Lionel Jospin : Le gouvernement veut l’éviter. Il voudrait esquiver le jugement sur ses résultats pour, à nouveau, faire des promesses. Mais, compte tenu de la situation économique, du chômage, de la baisse des revenus, des déficits sociaux, des problèmes budgétaires, il aura du mal ! Mais ce vote sanction n’est possible que si nous sommes capables d’entraîner l’adhésion sur nos propositions.

Paris Match : Justement, les Français ont l’air de douter de votre projet de créer 700 000 emplois pour les jeunes.

Lionel Jospin : C’est normal. A gauche comme à droite, des promesses ont été faites sur l’emploi et nos concitoyens ont vu le chômage augmenter. Ils ne sont plus prêts à croire les politiques sur parole. Ce sera à nous d’être convaincants et, si nous sommes majoritaires, d’agir. C’est mon engagement. Aujourd’hui, un choix est à faire entre une politique économique qui entraîne une aggravation du chômage, une augmentation des impôts, des coupes sombres dans les services publics, avec encore plus de flexibilité du travail, et le pari que nous faisons sur la croissance. On ne pourra pas rester encore longtemps avec 3 millions de chômeurs.

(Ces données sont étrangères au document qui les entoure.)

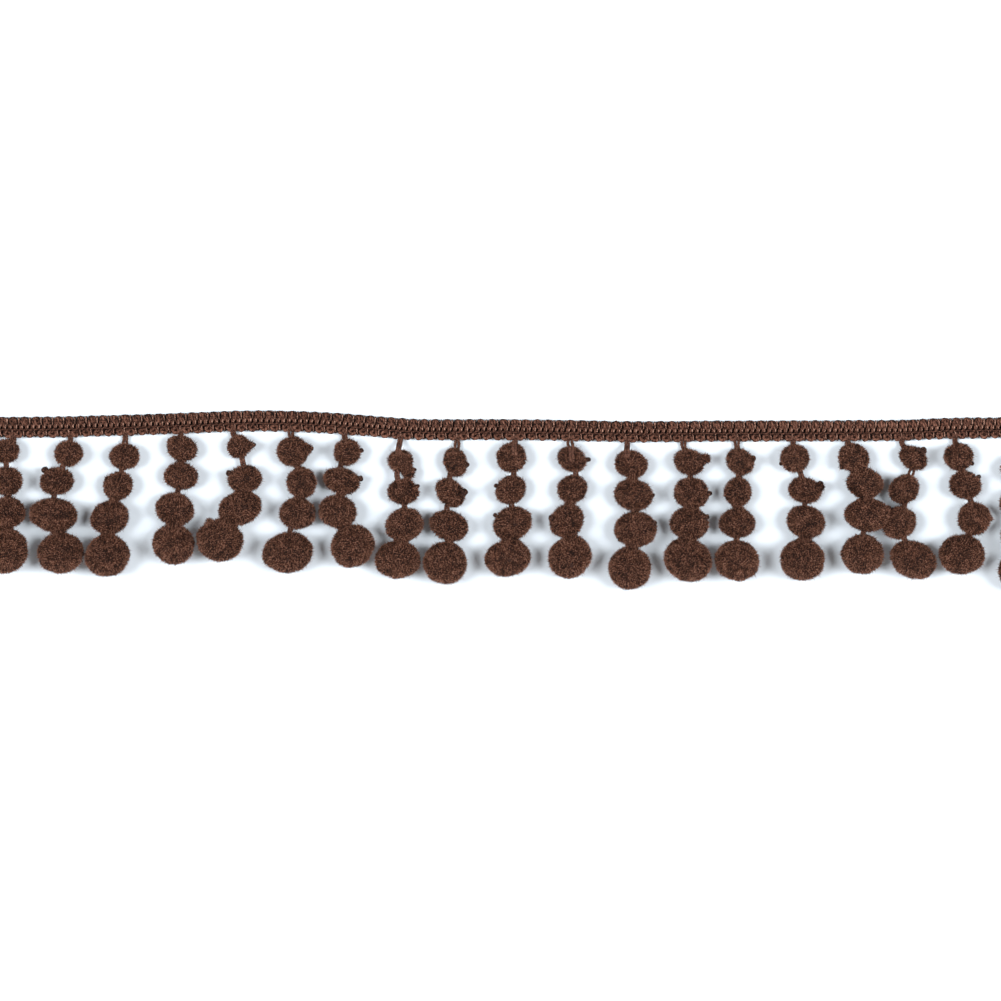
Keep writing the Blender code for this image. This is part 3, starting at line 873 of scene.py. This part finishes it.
def heart_mesh(name, number, drop):
    """The drop's four firm balls and their loose tufts, merged into one skin."""
    bm = bmesh.new()
    for pompom in drop.pompoms:
        add_ball(bm, lambda ways: heart_points(pompom, drop, ways), 5)
    for tuft in TUFTS:
        if tuft.drop == number and not tuft.tied:
            add_ball(bm, lambda ways: lump_points(tuft, ways), 3)
    mesh = bpy.data.meshes.new(name)
    bm.to_mesh(mesh)
    bm.free()
    piece = show(name, mesh)
    skin = piece.modifiers.new("skin", "REMESH")
    skin.mode = "VOXEL"
    skin.voxel_size = HEART_CELL * MM
    skin.use_smooth_shade = True
    graph = bpy.context.evaluated_depsgraph_get()
    merged = bpy.data.meshes.new_from_object(piece.evaluated_get(graph), depsgraph=graph)
    bpy.data.objects.remove(piece)
    return merged


def pile_tree():
    """Stands small pointed tufts all over a heart, except where they would reach into the table."""
    tree = bpy.data.node_groups.new("cut pile", "GeometryNodeTree")
    face = tree.interface
    face.new_socket("Heart", in_out="INPUT", socket_type="NodeSocketGeometry")
    for name in ("Spacing", "Width", "Length", "Sink", "Lean", "Clumps", "Bunches", "Partings", "Stray spacing",
                 "Stray width", "Stray length", "Floor"):
        face.new_socket(name, in_out="INPUT", socket_type="NodeSocketFloat")
    face.new_socket("Seed", in_out="INPUT", socket_type="NodeSocketInt")
    face.new_socket("Material", in_out="INPUT", socket_type="NodeSocketMaterial")
    face.new_socket("Pompoms", in_out="OUTPUT", socket_type="NodeSocketGeometry")
    given = tree.nodes.new("NodeGroupInput").outputs
    spot = tree.nodes.new("GeometryNodeInputPosition").outputs[0]

    def keep(geometry, name, domain, value):
        return step(tree, "GeometryNodeStoreNamedAttribute",
                    {"Geometry": geometry, "Name": name, "Value": value},
                    data_type="FLOAT", domain=domain).outputs[0]

    def random(kind, low, high, offset):
        sockets = {"FLOAT_VECTOR": (0, 1, 0), "FLOAT": (2, 3, 1)}[kind]
        seed = sums(tree, "ADD", given["Seed"], offset)
        made = step(tree, "FunctionNodeRandomValue", {sockets[0]: low, sockets[1]: high, "Seed": seed},
                    data_type=kind)
        return made.outputs[sockets[2]]

    def patches(scale):
        return step(tree, "ShaderNodeTexNoise", {"Vector": spot, "Scale": scale, "Detail": 1.0}).outputs

    def between(value, low, high, least, most):
        return step(tree, "ShaderNodeMapRange", {"Value": value, "From Min": low, "From Max": high,
                                                 "To Min": least, "To Max": most}).outputs[0]

    swirl = vectors(tree, "SUBTRACT", patches(given["Clumps"])["Color"], (0.5, 0.5, 0.5))
    together = vectors(tree, "SCALE", swirl, Scale=2.4)
    height = step(tree, "ShaderNodeSeparateXYZ", {0: spot}).outputs[2]
    facing = tree.nodes.new("GeometryNodeInputNormal").outputs[0]
    upward = step(tree, "ShaderNodeSeparateXYZ", {0: facing}).outputs[2]
    packed = between(upward, -0.6, -0.1, 0.3, 1.0)
    bunch = patches(given["Bunches"])["Fac"]
    parted = between(patches(given["Partings"])["Fac"], 0.64, 0.72, 0.0, 1.0)
    grown_long = sums(tree, "MULTIPLY_ADD", parted, -0.3, between(bunch, 0.36, 0.64, 0.78, 1.16))
    # Longer bunches are coloured lighter and partings darker: painted shade where the pile is short and deep.
    bunch_tone_and_parting_shade = sums(tree, "MULTIPLY_ADD", parted, -0.3, sums(tree, "MULTIPLY_ADD", bunch, 0.35, 0.32))

    def planted(spacing, width, length, sink, loose, painted_rim_light, first):
        """Pointed tufts on even points, each with its own lean, turn, size and tone."""
        stood = step(tree, "GeometryNodeDistributePointsOnFaces",
                     {"Mesh": given["Heart"], "Distance Min": spacing, "Density Max": 9.0e6,
                      "Density Factor": packed, "Seed": sums(tree, "ADD", given["Seed"], first)},
                     distribute_method="POISSON").outputs
        up = step(tree, "ShaderNodeSeparateXYZ", {0: stood["Normal"]}).outputs[2]
        clear = sums(tree, "GREATER_THAN", sums(tree, "MULTIPLY_ADD", up, length, height), given["Floor"])
        cone = step(tree, "GeometryNodeMeshCone",
                    {"Vertices": 3, "Side Segments": 1, "Fill Segments": 1, "Radius Top": 0.0,
                     "Radius Bottom": sums(tree, "MULTIPLY", width, 0.5), "Depth": length},
                    fill_type="NGON").outputs[0]
        tip = sums(tree, "DIVIDE", height, length)
        sunk = step(tree, "ShaderNodeCombineXYZ", {"Z": sums(tree, "MULTIPLY", sink, -1.0)}).outputs[0]
        tuft = step(tree, "GeometryNodeTransform",
                    {"Geometry": keep(cone, "tip", "POINT", tip), "Translation": sunk}).outputs[0]
        apart = vectors(tree, "SCALE", random("FLOAT_VECTOR", (-1.0,) * 3, (1.0,) * 3, first + 1), Scale=loose)
        spread = vectors(tree, "SCALE", vectors(tree, "ADD", together, apart), Scale=given["Lean"])
        lean = vectors(tree, "ADD", stood["Normal"], spread)
        aligned = step(tree, "FunctionNodeAlignRotationToVector", {"Vector": lean}, axis="Z").outputs[0]
        spin = step(tree, "ShaderNodeCombineXYZ", {"Z": random("FLOAT", 0.0, math.tau, first + 2)}).outputs[0]
        turned = step(tree, "FunctionNodeRotateRotation", {"Rotation": aligned, "Rotate By": spin},
                      rotation_space="LOCAL").outputs[0]
        size = step(tree, "ShaderNodeCombineXYZ",
                    {"X": random("FLOAT", 0.75, 1.2, first + 3), "Y": random("FLOAT", 0.75, 1.2, first + 4),
                     "Z": sums(tree, "MULTIPLY", random("FLOAT", 0.7, 1.2, first + 5), grown_long)}).outputs[0]
        tufts = step(tree, "GeometryNodeInstanceOnPoints",
                     {"Points": stood["Points"], "Selection": clear, "Instance": tuft, "Rotation": turned,
                      "Scale": size}).outputs[0]
        own = sums(tree, "MULTIPLY_ADD", random("FLOAT", -0.5, 0.5, first + 6), 0.85, painted_rim_light)
        return keep(tufts, "shade", "INSTANCE", sums(tree, "ADD", own, bunch_tone_and_parting_shade))

    shaded = planted(given["Spacing"], given["Width"], given["Length"], given["Sink"],
                     loose=0.8, painted_rim_light=0.0, first=0)
    # Strays are coloured lighter: a painted rim light along the pompoms' outlines.
    stray = planted(given["Stray spacing"], given["Stray width"], given["Stray length"], given["Sink"],
                    loose=1.2, painted_rim_light=0.3, first=10)
    # The heart takes a root's low tip and a dark tone: painted shade where it shows between the tufts.
    heart = keep(keep(given["Heart"], "tip", "POINT", 0.1), "shade", "POINT", 0.3)
    both = step(tree, "GeometryNodeJoinGeometry", {})
    tree.links.new(shaded, both.inputs[0])
    tree.links.new(stray, both.inputs[0])
    tree.links.new(heart, both.inputs[0])
    real = step(tree, "GeometryNodeRealizeInstances", {"Geometry": both.outputs[0]}).outputs[0]
    plan = vectors(tree, "MULTIPLY", spot, (1.0, 1.0, 0.0))
    least = sums(tree, "MAXIMUM", height, given["Floor"])
    clear_up = step(tree, "ShaderNodeCombineXYZ", {"Z": least}).outputs[0]
    bent = step(tree, "GeometryNodeSetPosition",
                {"Geometry": real, "Position": vectors(tree, "ADD", plan, clear_up)}).outputs[0]
    soft = step(tree, "GeometryNodeSetShadeSmooth", {"Geometry": bent}).outputs[0]
    done = step(tree, "GeometryNodeSetMaterial", {"Geometry": soft, "Material": given["Material"]}).outputs[0]
    tree.links.new(done, tree.nodes.new("NodeGroupOutput").inputs[0])
    return tree


def pile_tone_and_painted_shade(tree):
    """Painted shade that darkens each tuft towards its root, and a tone of its own for every tuft."""
    tip = step(tree, "ShaderNodeAttribute", {}, attribute_name="tip").outputs["Fac"]
    shade = step(tree, "ShaderNodeAttribute", {}, attribute_name="shade").outputs["Fac"]
    return sums(tree, "MULTIPLY_ADD", tip, 0.6, sums(tree, "MULTIPLY_ADD", shade, 0.8, -0.74))


PILE_TREE = pile_tree()
pile_finish = fibre_finish("pompom pile", (0.006, 0.0016, 0.0006), (0.081, 0.0245, 0.0095),
                           (0.385, 0.176, 0.113), fine=2100.0, broad=260.0, contrast=4.0, bump=0.5,
                           place=object_place, lift=pile_tone_and_painted_shade)
for number, drop in enumerate(DROPS, 1):
    name = f"drop_{number:02d}"
    heart = show(f"{name}_heart", heart_mesh(f"{name}_heart", number, drop))
    grown_mesh = grown(heart, PILE_TREE, {
        "Spacing": TUFT_SPACING * MM, "Width": TUFT_WIDTH * MM, "Length": TUFT_LENGTH * MM,
        "Sink": TUFT_SINK * MM, "Lean": TUFT_LEAN, "Clumps": CLUMPS, "Bunches": BUNCHES, "Partings": PARTINGS,
        "Stray spacing": STRAY_SPACING * MM, "Stray width": STRAY_WIDTH * MM, "Stray length": STRAY_LENGTH * MM,
        "Floor": PILE_FLOOR * MM, "Seed": number, "Material": pile_finish,
    })
    pompoms = show(f"{name}_pompoms", grown_mesh)
    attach(pompoms, "root")
    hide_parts(name)


# The tie knots
#
# The yarn that ties a pompom is knotted at its side, and on many of them the knot has worked out of the pile. It
# is the pile's own yarn, wound tight and so darker, and it sits at the pompom's edge or on its face.

KNOT_YARN = 0.5
KNOT_SIZE = 3.0
KNOT_TURNS = 3.5
KNOT_POINTS = 25
KNOT_LEAST = 0.6
KNOT_TILT = 0.6
KNOT_RISE = 0.9
KNOT_RISE_RATE = 0.45
KNOT_ROOT = 1.5
KNOT_DIVE = 0.8
KNOT_TURNED = 1.7


def tie_knot(tuft, turn):
    """The path of one knot: out of the pompom, a few turns wound into a ball, and back in."""
    centre = tuft_middle(tuft)
    share = max(tuft.size / KNOT_SIZE, KNOT_LEAST)
    size = tuft.size / 2 - KNOT_YARN * share
    home = middle(DROPS[tuft.drop - 1].pompoms[tuft.ball - 1])
    inside = centre + (home - centre).normalized() * (tuft.size / 2 + KNOT_ROOT)
    tilt = Matrix.Rotation(turn, 3, "Z") @ Matrix.Rotation(KNOT_TILT, 3, "X")
    points = [inside]
    for k in range(KNOT_POINTS):
        t = math.tau * k / KNOT_POINTS * KNOT_TURNS
        rise = KNOT_RISE * math.sin(t * KNOT_RISE_RATE)
        loop = Vector((math.cos(t) * math.cos(rise), math.sin(t) * math.cos(rise), math.sin(rise)))
        points.append(centre + tilt @ loop * size)
    points.append(inside + Vector((0.0, 0.0, -KNOT_DIVE)))
    return Path(points, [share] * len(points))


knot_finish = fibre_finish("tie yarn", (0.001, 0.0004, 0.0002), (0.014, 0.0045, 0.0025), (0.15, 0.066, 0.043),
                           fine=1.6, broad=0.8, contrast=3.4, bump=0.6, place=along_yarn, lift=ply_painted_light_and_shade)
tied = [tuft for tuft in TUFTS if tuft.tied]
knots = show("tie_knots", laid_yarn([tie_knot(tuft, 1.0 + KNOT_TURNED * i) for i, tuft in enumerate(tied)],
                                    radius=KNOT_YARN, spacing=0.4, sides=6, twist=5.0, ply_depth=0.14,
                                    finish=knot_finish))
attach(knots, "root")


# The table
#
# A plain white sheet, wider than any view of the trim. It isn't part of the object.

FLOOR_HALF = 6.0
FLOOR_UNDER = 0.02


def plain_floor():
    """A pale, matt sheet just under the trim."""
    bm = bmesh.new()
    bmesh.ops.create_grid(bm, x_segments=1, y_segments=1, size=FLOOR_HALF)
    bmesh.ops.translate(bm, vec=(0, 0, -FLOOR_UNDER * MM), verts=bm.verts)
    mesh = bpy.data.meshes.new("floor")
    bm.to_mesh(mesh)
    bm.free()
    finish = bpy.data.materials.new("pale floor")
    finish.use_nodes = True
    shader = finish.node_tree.nodes["Principled BSDF"]
    shader.inputs["Base Color"].default_value = (0.77, 0.78, 0.79, 1.0)
    shader.inputs["Roughness"].default_value = 0.9
    shader.inputs["Specular IOR Level"].default_value = 0.1
    return show("floor", mesh, finish)


plain_floor()


# The light and the camera
#
# Two soft lamps stand to the left and right of the trim, a faint one above it and a weaker one low in front, and
# a pale room fills in. The camera looks straight down, as the photographer did.

LAMP_HEIGHT = 54.5
LAMP_SPREAD = 27.0
LAMP_POWER = 3.2
TOP_SPREAD = 30.0
TOP_POWER = 0.1
FRONT_TURN = 79.0
FRONT_SPREAD = 30.0
FRONT_POWER = 1.4
LAMP_COLOUR = (0.85, 0.93, 1.0)
ROOM_LOW = 0.36
ROOM_HIGH = 0.02
ROOM_COLOUR = (1.0, 0.88, 0.83, 1.0)
CAMERA_HEIGHT = 1.5
PICTURE_WIDTH = 450.45
POMPOM_LEVEL = 8.0


def add_lamp(name, power, spread, turn, tilt=0.0):
    """A soft, distant lamp, turned from overhead to the side and tilted to the front."""
    lamp = bpy.data.lights.new(name, "SUN")
    lamp.energy = power
    lamp.angle = math.radians(spread)
    lamp.color = LAMP_COLOUR
    holder = bpy.data.objects.new(name, lamp)
    holder.rotation_euler = (math.radians(tilt), math.radians(turn), 0.0)
    bpy.context.scene.collection.objects.link(holder)


add_lamp("left lamp", LAMP_POWER, LAMP_SPREAD, LAMP_HEIGHT - 90)
add_lamp("right lamp", LAMP_POWER, LAMP_SPREAD, 90 - LAMP_HEIGHT)
add_lamp("top lamp", TOP_POWER, TOP_SPREAD, 0.0)
add_lamp("front lamp", FRONT_POWER, FRONT_SPREAD, 0.0, FRONT_TURN)
room = bpy.data.worlds.new("white room")
room.use_nodes = True
walls = room.node_tree
sky = step(walls, "ShaderNodeTexCoord", {}).outputs["Generated"]
upward = step(walls, "ShaderNodeSeparateXYZ", {0: sky}).outputs[2]
glow = step(walls, "ShaderNodeMapRange", {"Value": upward, "From Min": 0.5, "From Max": 0.8, "To Min": ROOM_LOW,
                                          "To Max": ROOM_HIGH}).outputs[0]
walls.nodes["Background"].inputs["Color"].default_value = ROOM_COLOUR
walls.links.new(glow, walls.nodes["Background"].inputs["Strength"])
bpy.context.scene.world = room
bpy.context.scene.view_settings.view_transform = "Standard"

camera = bpy.data.cameras.new("camera")
camera.sensor_width = 36.0
camera.lens = 36.0 * (CAMERA_HEIGHT / MM - POMPOM_LEVEL) / PICTURE_WIDTH
camera_holder = bpy.data.objects.new("camera", camera)
camera_holder.location = (0.0, 0.0, CAMERA_HEIGHT)
bpy.context.scene.collection.objects.link(camera_holder)
bpy.context.scene.camera = camera_holder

Paris Match : Avez-vous vraiment une marge de manœuvre pour mener une autre politique économique ?

Lionel Jospin : Je fais le pari raisonnable que c’est en retrouvant de la croissance qu’on se donnera les moyens, à conditions de mener des politiques budgétaires serrées, de rééquilibrer progressivement des finances publiques, tout en créant l’emploi.

Paris Match : Concrètement, comment ?

Lionel Jospin : On n’aura pas de reprise de la croissance sans améliorer le pouvoir d’achat. L’économie française ne peut pas fonctionner uniquement sur ses exportations. Elle doit reposer aussi sur le moteur de son marché intérieur. Dans un pays où 85 % de la population active est salariée, il faut trouver un bon équilibre entre ce qui va aux profits pour financer l’investissement et ce qui va aux salariés pour alimenter la consommation. Je rappelle que la part des salaires dans le revenu national a baissé considérablement depuis deux ans.

Paris Match : On a l’impression que, sur l’Europe, vous avez fait machine arrière, que vous êtes devenu moins maastrichtien, plus souple que la majorité…

Lionel Jospin : Pas plus souple, plus ferme ! Je ne veux pas d’une Europe molle, antisociale, ouverte à tous vent. Je pense que ce gouvernement sortant n’a pas de politique européenne claire, ne pèse pas sur les décisions communautaires, mais au contraire accepte les conditions des autres.

Paris Match : Voulez-vous dire qu’une victoire de la gauche permettrait de renégocier les termes de la monnaie unique ?

Lionel Jospin : Si nous sommes aux responsabilités, nous aurons un an pour poser correctement les conditions du rendez-vous de l’euro. Par ailleurs, si le travailliste Tony Blair gagne les élections en Grande-Bretagne, son gouvernement signera la charte sociale. C’est un point important. S’il y a également une majorité de gauche en France, l’Europe prendra une orientation plus sociale. Nous aurons aussi le temps de réfléchir à l’entrée de nouveaux pays dans l’Union. Je ne partage pas le point de vue du président de la République, qui, lorsqu’il va de capitale en capitale dans les pays de l’Est, promet à tous : « Vous pourrez adhérer sans problème avant l’an 2000. » Or, des problèmes, il y en a. Des prix plus bas qui peuvent menacer, chez nous, certains secteurs industriels et des risques pour notre agriculture.

Paris Match : Une cohabitation de cinq ans avec l’actuel président vous paraît-il tenable ?

Lionel Jospin : Oui je le crois, mais nous verrons bien le moment venu. La décision appartient aux Français.